▶ _COLLECTED MATERIAL_:
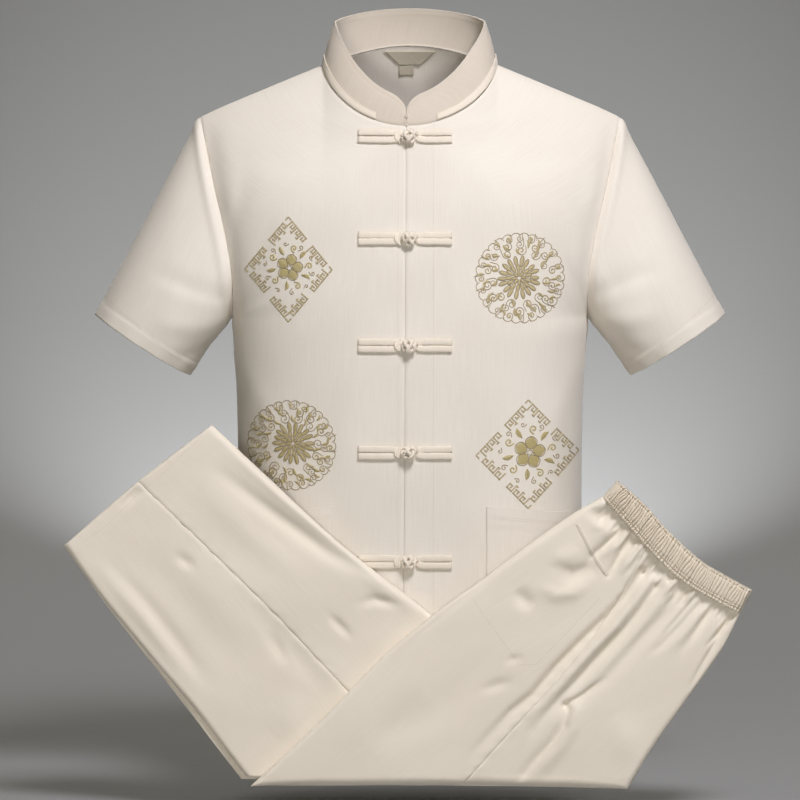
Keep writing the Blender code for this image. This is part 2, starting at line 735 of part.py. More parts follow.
def spread(total, fine, count):
    """Distances across a width: closer together at the rolled ends named in fine, count steps elsewhere."""
    start = [ROLL_RADIUS * share for share in (0.0, 0.12, 0.45)] if "start" in fine else []
    end = [total - ROLL_RADIUS * share for share in (0.45, 0.12, 0.0)] if "end" in fine else []
    first = ROLL_RADIUS if start else 0.0
    last = total - (ROLL_RADIUS if end else 0.0)
    middle = [first + (last - first) * k / count for k in range(count + 1)]
    return start + middle + end


def panel_rows(left, right, front_y, folds, fine, columns, rows, band=None):
    """Grid of a trouser panel between two edges, rolled back at the ends named in fine.

    band gives the shares of the waistband's lower edge between which the panel's top hangs in gathers.
    """
    length = math.dist(along(left, 0), along(left, 1))
    grid = []
    for row in range(rows + 1):
        v = row / rows
        down = v * length
        (x0, z0), (x1, z1) = along(left, v), along(right, v)
        width = math.hypot(x1 - x0, z1 - z0)
        line = []
        for far in spread(width, fine, columns):
            u = far / width
            x, z = x0 + (x1 - x0) * u, z0 + (z1 - z0) * u
            drop = 0.0
            edge = ROLL_RADIUS * 2
            if "start" in fine:
                drop = max(drop, roll(far, ROLL_RADIUS))
                edge = min(edge, far)
            if "end" in fine:
                drop = max(drop, roll(width - far, ROLL_RADIUS))
                edge = min(edge, width - far)
            fade = min(edge / ROLL_RADIUS, 1.0) * min(down / ROLL_RADIUS, 1.0)
            raised = fold_relief(folds, x, z) * fade
            if band:
                share = band[0] + (band[1] - band[0]) * u
                reach = max((v - BAND_REACH) / (1 - BAND_REACH), 0.0) ** 2
                edge_x, edge_z = along(BAND_LOW, share)
                end_x, end_z = along(left, 1.0)
                far_x, far_z = along(right, 1.0)
                x += (edge_x - end_x - (far_x - end_x) * u) * reach
                z += (edge_z - end_z - (far_z - end_z) * u) * reach
                near = math.exp(-(length - down) / GATHER_LENGTH * 2.2)
                raised += GATHER_HEIGHT * near * math.sin(math.pi * GATHERS * share) * fade
            line.append(Vector((x, front_y - raised + drop, z)))
        grid.append(line)
    return grid


def trimmed(rows, first=False, last=False, top=False):
    """Pull the seam sides of a grid in. Rows meet the seams on a slant, so this leaves about 0.4 mm between panels."""
    def pulled(point, towards):
        return point + (towards - point).normalized() * SEAM_GAP

    out = [list(row) for row in rows]
    for line in out:
        if first:
            line[0] = pulled(line[0], line[1])
        if last:
            line[-1] = pulled(line[-1], line[-2])
    if top:
        out[-1] = [pulled(p, q) for p, q in zip(out[-1], out[-2])]
    return out


def outline_loop(sides, count):
    """Points round an outline whose sides are polylines in order, count steps a side."""
    loop = []
    for points in sides:
        loop += [along(points, k / count) for k in range(count)]
    return loop


def inset_loop(loop, distance):
    """The outline moved in by a distance."""
    area = sum(a[0] * b[1] - b[0] * a[1] for a, b in zip(loop, loop[1:] + loop[:1]))
    way = 1 if area > 0 else -1
    out = []
    for k, (x, z) in enumerate(loop):
        (px, pz), (nx, nz) = loop[k - 1], loop[(k + 1) % len(loop)]
        a = Vector((x - px, z - pz)).normalized()
        b = Vector((nx - x, nz - z)).normalized()
        inward = way * (Vector((-a.y, a.x)) + Vector((-b.y, b.x)))
        sharp = max(inward.length / 2, 0.5)
        move = inward.normalized() * distance / sharp
        out.append((x + move.x, z + move.y))
    return out


def layers_object(name, loop, profile):
    """A solid of stacked outlines. profile rows are depth and inset, front first."""
    bm = bmesh.new()
    rings = []
    for y, inset in profile:
        rings.append([bm.verts.new((x, y, z)) for x, z in inset_loop(loop, inset)])
    for near, far in zip(rings, rings[1:]):
        for k in range(len(near)):
            n = (k + 1) % len(near)
            bm.faces.new((near[k], near[n], far[n], far[k]))
    for ring in (rings[0], rings[-1]):
        face = bm.faces.new(ring)
        bmesh.ops.triangulate(bm, faces=[face])
    finish_mesh(bm, name, CLOTH_COLOUR)


def layered_profile(front_y, back_y, wall):
    """Depths and insets of a core: slim inside the front wall, then two round edges, one for each layer."""
    middle = front_y + ROLL_RADIUS
    inner = ROLL_RADIUS - wall - CORE_GAP
    profile = [(front_y + wall + CORE_SINK, ROLL_RADIUS + 1.0 * MM)]
    profile.append((middle - 1.2 * MM, wall + CORE_GAP + inner * 0.12))
    profile.append((middle + REST_GAP, wall + CORE_GAP))
    depth = (back_y - middle - REST_GAP) / 2
    for layer in range(2):
        start = middle + REST_GAP + depth * layer
        inset = LAYER_STEP * layer
        profile.append((start + 0.04 * depth, inset + 1.0 * MM))
        profile.append((start + 0.35 * depth, inset))
        profile.append((start + 0.7 * depth, inset + 0.2 * MM))
        profile.append((start + 0.96 * depth, inset + 1.6 * MM))
    return profile


def ribbed_band(name, profile, wall_y, way):
    """Half of the elastic waistband. profile rows are the share of its height, its swell and its rib share."""
    length = math.dist(along(BAND_TOP, 0), along(BAND_TOP, 1)) * 1.02
    grid = []
    for v, swell, rib_share in profile:
        line = []
        for k, far in enumerate(spread(length, ("start", "end"), BAND_RIBS * 2 - 6)):
            u = far / length
            (x0, z0), (x1, z1) = along(BAND_LOW, u), along(BAND_TOP, u)
            drop = max(roll(far, ROLL_RADIUS), roll(length - far, ROLL_RADIUS))
            fade = min(far / ROLL_RADIUS, (length - far) / ROLL_RADIUS, 1.0)
            out = (BAND_SWELL * swell + RIB_HEIGHT * rib_share * (k % 2)) * fade - drop
            line.append(Vector((x0 + (x1 - x0) * v, wall_y - way * out, z0 + (z1 - z0) * v)))
        grid.append(line)
    shell_object(name, grid, BAND_THICKNESS, -way, CLOTH_COLOUR)


def make_pocket_edge(panel):
    """The folded lip along the mouth of the slanted side pocket."""
    trees = [surface_of(panel)]
    lower, upper = [], []
    for step in range(MOUTH_STEPS + 1):
        x, z = along(POCKET_MOUTH, step / MOUTH_STEPS)
        x1, z1 = along(POCKET_MOUTH, min(step / MOUTH_STEPS + 0.02, 1.0))
        x0, z0 = along(POCKET_MOUTH, max(step / MOUTH_STEPS - 0.02, 0.0))
        across = Vector((z1 - z0, 0, x0 - x1)).normalized() * MOUTH_WIDTH
        back_line, front_line = [], []
        for share in (-0.5, 0.0, 0.5):
            hit, normal = seat(trees, x + across.x * share, z + across.z * share)
            back_line.append(hit + Vector((0, -MOUTH_GAP, 0)))
            front_line.append(hit + Vector((0, -MOUTH_GAP - CLOTH, 0)))
        lower.append(back_line)
        upper.append(front_line)
    slab_object("trousers_pocket_edge", lower, upper, CLOTH_COLOUR)


def make_trousers():
    """The folded pack: the upper part in front, the legs behind it, and the waistband."""
    near_y = PACK_BACK_Y - FAR_THICKNESS - SEAM_GAP - NEAR_THICKNESS
    near_back = PACK_BACK_Y - FAR_THICKNESS - SEAM_GAP
    far_y = PACK_BACK_Y - FAR_THICKNESS

    near_front = panel_rows(NEAR_LEFT_EDGE, NEAR_SEAM, near_y, NEAR_FOLDS, ("start",), 11, 15, (0.0, SEAM_SHARE))
    near_side = panel_rows(NEAR_SEAM, NEAR_RIGHT_EDGE, near_y, NEAR_FOLDS, ("end",), 17, 15, (SEAM_SHARE, 1.0))
    shell_object("trousers_near_front", trimmed(near_front, last=True, top=True), CLOTH, -1.0, CLOTH_COLOUR)
    shell_object("trousers_near_back", trimmed(near_side, first=True, top=True), CLOTH, -1.0, CLOTH_COLOUR)

    far_lower = panel_rows(FAR_LOWER_EDGE, FAR_SEAM, far_y, FAR_FOLDS, ("start",), 6, 12)
    far_upper = panel_rows(FAR_SEAM, FAR_UPPER_EDGE, far_y, FAR_FOLDS, ("end",), 6, 12)
    shell_object("trousers_far_lower", trimmed(far_lower, last=True), CLOTH, -1.0, CLOTH_COLOUR)
    shell_object("trousers_far_upper", trimmed(far_upper, first=True), CLOTH, -1.0, CLOTH_COLOUR)

    bottom = [NEAR_LEFT_EDGE[0], NEAR_SEAM[0], NEAR_RIGHT_EDGE[0]]
    near_loop = outline_loop([NEAR_LEFT_EDGE, BAND_LOW, NEAR_RIGHT_EDGE[::-1], bottom[::-1]], 8)
    layers_object("trousers_near_layers", near_loop, layered_profile(near_y, near_back, CLOTH))
    hem = [FAR_LOWER_EDGE[-1], FAR_SEAM[-1], FAR_UPPER_EDGE[-1]]
    fold = [FAR_UPPER_EDGE[0], FAR_SEAM[0], FAR_LOWER_EDGE[0]]
    far_loop = outline_loop([FAR_LOWER_EDGE, hem, FAR_UPPER_EDGE[::-1], fold], 8)
    layers_object("trousers_far_layers", far_loop, layered_profile(far_y, PACK_BACK_Y, CLOTH))

    ribbed_band("waistband_near", NEAR_BAND_PROFILE, near_y, 1.0)
    ribbed_band("waistband_far", FAR_BAND_PROFILE, near_back, -1.0)
    make_pocket_edge(bpy.data.objects["trousers_near_front"])


clear_scene()
SUIT = bpy.data.collections.new("tang_suit")
bpy.context.scene.collection.children.link(SUIT)

form, panel_layer, panel_names, torso = jacket_form()
for index, panel_name in enumerate(panel_names):
    finish_mesh(wall_from_form(form, panel_layer, index), panel_name, CLOTH_COLOUR)
form.free()

make_collar(torso)
fronts = [surface_of(bpy.data.objects[name]) for name in ("jacket_front_right", "jacket_front_left")]
make_frogs(fronts)
make_pocket("pocket_right", -1, torso[-1][0])
make_pocket("pocket_left", 1, torso[1][0])

back_inside = [surface_of(bpy.data.objects["jacket_back"])]
make_label("neck_label", back_inside, ((-LABEL_TOP[0], LABEL_TOP[0]), (-LABEL_BOTTOM[0], LABEL_BOTTOM[0])),
           LABEL_TOP[1], LABEL_BOTTOM[1])
make_label("size_tab", back_inside, (TAB_X, TAB_X), TAB_Z[0], TAB_Z[1])
make_trousers()
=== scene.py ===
# %% [markdown]
# A tang suit: a short-sleeved jacket with a stand collar and knotted fastenings, filled out as worn, and
# its trousers folded flat in front of it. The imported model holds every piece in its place, in metres.
# Loading it first fixes the frame, and each cloth surface is then rebuilt finer in the same place.

# %% Load the frame
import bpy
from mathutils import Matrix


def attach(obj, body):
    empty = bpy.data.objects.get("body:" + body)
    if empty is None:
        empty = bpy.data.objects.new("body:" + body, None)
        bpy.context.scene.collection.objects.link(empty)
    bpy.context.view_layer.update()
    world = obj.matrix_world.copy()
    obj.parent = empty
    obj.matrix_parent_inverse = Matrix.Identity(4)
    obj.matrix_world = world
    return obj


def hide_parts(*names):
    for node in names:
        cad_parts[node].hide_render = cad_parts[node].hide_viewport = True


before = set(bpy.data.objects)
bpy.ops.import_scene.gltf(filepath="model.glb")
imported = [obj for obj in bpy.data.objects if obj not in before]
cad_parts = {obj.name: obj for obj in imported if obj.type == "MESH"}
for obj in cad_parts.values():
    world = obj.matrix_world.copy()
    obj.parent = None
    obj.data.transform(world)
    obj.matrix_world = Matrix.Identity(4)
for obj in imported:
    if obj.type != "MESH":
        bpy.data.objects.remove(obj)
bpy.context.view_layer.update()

import math
import random
from collections import namedtuple

import bmesh
import bpy
import numpy as np
from mathutils import Vector
from mathutils.bvhtree import BVHTree

MM = 0.001

# %% [markdown]
# The camera stands six metres away, four degrees above level, as the long lens of a shop photograph does.
# From so far the suit is nearly free of perspective. The floor is one wide sheet of plain paper that turns
# up into a wall nine metres behind, well outside the circle on which the camera may walk round.

# %% Camera and floor
AIM = Vector((-0.0114, 0.0, -0.382))
DISTANCE = 6.0
ELEVATION = math.radians(4.0)
SPAN = 0.912
FLOOR_Z = -0.835
FLOOR_HALF = 15.0
WALL_Y = 15.0
WALL_HEIGHT = 13.0
WALL_CURVE = 12.0

lens = bpy.data.cameras.new("camera")
lens.sensor_width = 36.0
lens.lens = lens.sensor_width * DISTANCE / SPAN
camera = bpy.data.objects.new("camera", lens)
camera.location = AIM + Vector((0.0, -math.cos(ELEVATION), math.sin(ELEVATION))) * DISTANCE
camera.rotation_euler = (math.pi / 2 - ELEVATION, 0.0, 0.0)
bpy.context.scene.collection.objects.link(camera)
bpy.context.scene.camera = camera

profile = [(-FLOOR_HALF, FLOOR_Z)]
for step in range(25):
    bend = math.pi / 2 * step / 24
    profile.append((WALL_Y - WALL_CURVE * (1 - math.sin(bend)), FLOOR_Z + WALL_CURVE * (1 - math.cos(bend))))
profile.append((WALL_Y, FLOOR_Z + WALL_HEIGHT))
floor_points = [(x, y, z) for y, z in profile for x in (-FLOOR_HALF, FLOOR_HALF)]
floor_faces = [(2 * k, 2 * k + 1, 2 * k + 3, 2 * k + 2) for k in range(len(profile) - 1)]
floor_mesh = bpy.data.meshes.new("floor")
floor_mesh.from_pydata(floor_points, [], floor_faces)
floor_mesh.shade_smooth()
floor = bpy.data.objects.new("floor", floor_mesh)
bpy.context.scene.collection.objects.link(floor)
print("lens", round(lens.lens, 1), "mm")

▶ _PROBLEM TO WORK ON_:
Your task is to give again the lines from the one containing "make_collar(torso)" to the one containing "from mathutils import Matrix", both lines included, exactly and without anything added.

▶ _THE COMPLETED TASK_:
make_collar(torso)
fronts = [surface_of(bpy.data.objects[name]) for name in ("jacket_front_right", "jacket_front_left")]
make_frogs(fronts)
make_pocket("pocket_right", -1, torso[-1][0])
make_pocket("pocket_left", 1, torso[1][0])

back_inside = [surface_of(bpy.data.objects["jacket_back"])]
make_label("neck_label", back_inside, ((-LABEL_TOP[0], LABEL_TOP[0]), (-LABEL_BOTTOM[0], LABEL_BOTTOM[0])),
           LABEL_TOP[1], LABEL_BOTTOM[1])
make_label("size_tab", back_inside, (TAB_X, TAB_X), TAB_Z[0], TAB_Z[1])
make_trousers()
=== scene.py ===
# %% [markdown]
# A tang suit: a short-sleeved jacket with a stand collar and knotted fastenings, filled out as worn, and
# its trousers folded flat in front of it. The imported model holds every piece in its place, in metres.
# Loading it first fixes the frame, and each cloth surface is then rebuilt finer in the same place.

# %% Load the frame
import bpy
from mathutils import Matrix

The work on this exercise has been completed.